You should implement the Stoye-Gusfield algorithm for finding all occurrences of tandem repeats in a string S of length n in time O(n log n + occ), where occ is the number of occurrences you find. The algorithm is described in the paper Simple and Flexible Detection of Contiguous Repeats Using a Suffix Tree and on the slides from the lecture about finding tandem repeats. To implement the algorithm, you need a working implementation of a suffix tree construction algorithm. You should have that from mandatoty project 1, if not, then it is time to fix it. Based on your implementation of the algorithm, you should write an application which counts the number of occurrences of branching tandem repeats and the number of occurrences of non-branching tandem repeats.
Your application should take one argument: the filename of the string to search for tandem repeats. E.g. if the file abaabaabbba.txt contains the string "abaabaabbba\n", then the application should be called as:
./tandem abaabaabbba.txt
and should output:
4 3
You can see the slides from the lecture about finding tandem repeats for an illustration of the occurrence of tandem repeats in the string abaabaabbba.
For debugging purposes you might also want your program to output the actual occurrences. To achieve the desired O(n log n) running time for finding all occurrences of branching tandem repeats, you should be carefull not the spend more time than O(|Small(v)|) at node v, e.g. if you construct the leaf-list of v by concatenating the leaf-lists of its children, you can use linked lists with a pointer to the last element, such that concatenation can be done in constant time.

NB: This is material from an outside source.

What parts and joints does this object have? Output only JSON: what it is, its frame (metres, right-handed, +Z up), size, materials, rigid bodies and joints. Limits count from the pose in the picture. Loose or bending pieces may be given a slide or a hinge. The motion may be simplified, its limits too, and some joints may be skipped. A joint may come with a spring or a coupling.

The project should be in groups of 2–3 students. It will not be graded.
Material
To test your application, you can use the following text files, with corresponding expected output. (In the out-files, the input string is indexed from position 0.)
- abaabaabbba.txt. Expected ooutput 4 3, see abaabaabbba.out.

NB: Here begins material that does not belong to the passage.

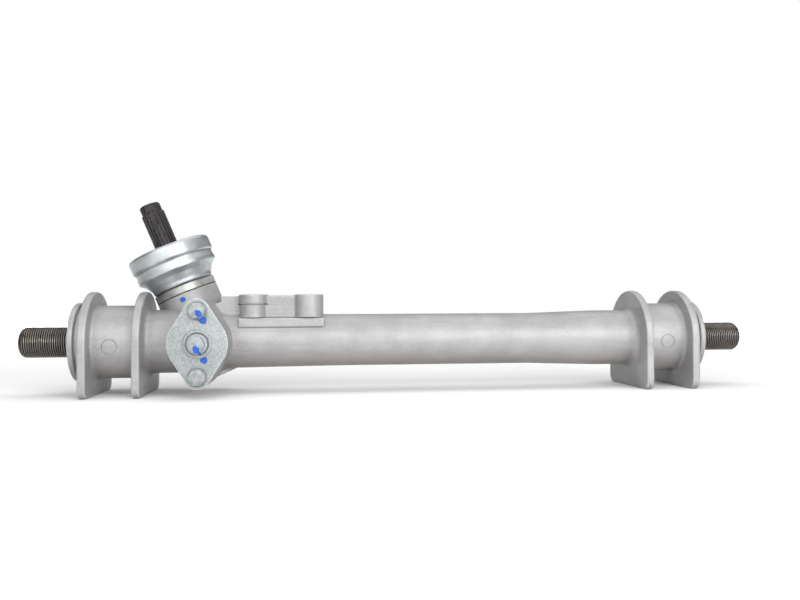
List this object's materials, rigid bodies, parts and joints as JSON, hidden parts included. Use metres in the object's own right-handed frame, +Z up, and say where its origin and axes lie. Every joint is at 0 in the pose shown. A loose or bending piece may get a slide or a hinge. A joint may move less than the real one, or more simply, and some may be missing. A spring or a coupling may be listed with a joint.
{
  "type": "steering gearbox",
  "caption": "Manual rack-and-pinion steering gearbox: toothed rack in a cast housing with clamp flanges, splined helical pinion in a tilted tower with a pressed cup.",
  "frame": {"origin": "on the rack axis, midway between the two clamp seats", "axes": "+X along the rack away from the pinion, +Z up from the flange feet, +Y to the rear, away from the yoke cover"},
  "size_m": [0.543, 0.1028, 0.1418],
  "materials": {
    "cast_aluminium": "shot-blasted casting",
    "rack_steel": "oiled dark steel",
    "bush_plastic": "moulded",
    "spring_steel": "oil tempered",
    "phosphated_steel": "black phosphate",
    "bearing_steel": "ground",
    "cage_brass": "pressed",
    "gasket_fibre": "dark sealing sheet",
    "machined_aluminium": "machined",
    "zinc_steel": "bright zinc plate",
    "seal_rubber": "moulded",
    "screw_steel": "zinc plated",
    "yoke_metal": "turned",
    "cover_metal": "coarse cast, dull",
    "adjuster_steel": "dull zinc",
    "bolt_steel": "dull zinc"
  },
  "bodies": {
    "gearbox": {"housing": "cast_aluminium", "rack_bush": "bush_plastic", "bush_retaining_ring": "spring_steel", "bearing_outer_race": "bearing_steel", "needle_cup": "bearing_steel", "retainer_gasket": "gasket_fibre", "pinion_retainer": "machined_aluminium", "seal_case": "zinc_steel", "pinion_seal": "seal_rubber", "column_cup": "zinc_steel", "cup_screws": "screw_steel", "yoke": "yoke_metal", "yoke_liner": "bush_plastic", "yoke_o_ring": "seal_rubber", "yoke_spring": "spring_steel", "yoke_cover_gasket": "gasket_fibre", "yoke_cover": "cover_metal", "yoke_cover_bolts": "bolt_steel"},
    "rack": {"rack": "rack_steel"},
    "pinion": {"pinion_shaft": "phosphated_steel", "bearing_inner_race": "bearing_steel", "bearing_circlip": "spring_steel"},
    "ball_set": {"bearing_balls": "bearing_steel", "bearing_cage": "cage_brass"},
    "needle_set": {"bearing_needles": "bearing_steel", "needle_cage": "cage_brass"},
    "adjuster": {"yoke_adjuster": "adjuster_steel"}
  },
  "joints": [
    {"name": "rack_slide", "type": "slide", "parent": "gearbox", "child": "rack", "axis": [1, 0, 0], "range_m": [-0.068, 0.068]},
    {"name": "pinion_spin", "type": "hinge", "parent": "gearbox", "child": "pinion", "pos_m": [-0.143, 0.015, 0], "axis": [-0.3859, 0, 0.9225], "range_deg": [-650, 650]},
    {"name": "ball_orbit", "type": "hinge", "parent": "gearbox", "child": "ball_set", "pos_m": [-0.143, 0.015, 0], "axis": [-0.3859, 0, 0.9225], "range_deg": [-274, 274]},
    {"name": "needle_orbit", "type": "hinge", "parent": "gearbox", "child": "needle_set", "pos_m": [-0.143, 0.015, 0], "axis": [-0.3859, 0, 0.9225], "range_deg": [-290, 290]},
    {"name": "adjuster_turn", "type": "hinge", "parent": "gearbox", "child": "adjuster", "pos_m": [-0.1415, -0.045, 0], "axis": [0, -1, 0], "range_deg": [-30, 30]}
  ],
  "couplings": [
    {"joint": "pinion_spin", "follows": "rack_slide", "rad_per_m": 166.67},
    {"joint": "ball_orbit", "follows": "rack_slide", "rad_per_m": 70},
    {"joint": "needle_orbit", "follows": "rack_slide", "rad_per_m": 74.074}
  ]
}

- abcabc.txt. Expected output 1 0, see abcabc.out.
- mississippi.txt. Expected output 4 1, see mississippi.out.
- fib10.txt (the 10th Fibonacci string). Expected output 65 170, see fib10.out.
- fib15.txt (the 15th Fibonacci string). Expected output 751 4477, see fib15.out.
- gene1.txt (a DNA string). Expected output 410 134, see gene1.out.
- gene2.txt (another DNA string). Expected output 795 449, see gene2.out.
- protein1.txt (the protein encoded by gene1). Expected output 22 8, see protein1.out.
- protein2.txt (the protein encoded by gene2). Expected output 21 2, see protein2.out.
Evaluation
The project is evaluated by an oral presentation/discussion in class on Monday, May 17. All groups should consider the following questions, such that you can participate in the discussion:
- Insights you may have had while implementing the algorithm,
- Problems encountered, if any,
- An experiment which verifies that your implementation uses no more than time O(n log n) for finding/counting all occurrences of branching tandem repeats.
To allow us to evaluate your application, you should also provide us with a "two-page report" (no e-mails): The first page should state the status of your project (does it work, have you changed something in your suffix tree implementation from project 1, ...) and a path to a linux-executable version of your application. If you write the program in a scripting language, make sure that the script is executable in itself (using the #!/... header), and if you write in Java, use a shell script to wrap the call of the java VM (see these examples). The second page should describe an experiment which verifies that your implementation uses no more than time O(n log n) for finding/counting all occurrences of branching tandem repeats, it should include a plot of measured running times, validating the O(n log n) running time. Remember to write your name and "årskortnummer" on your report.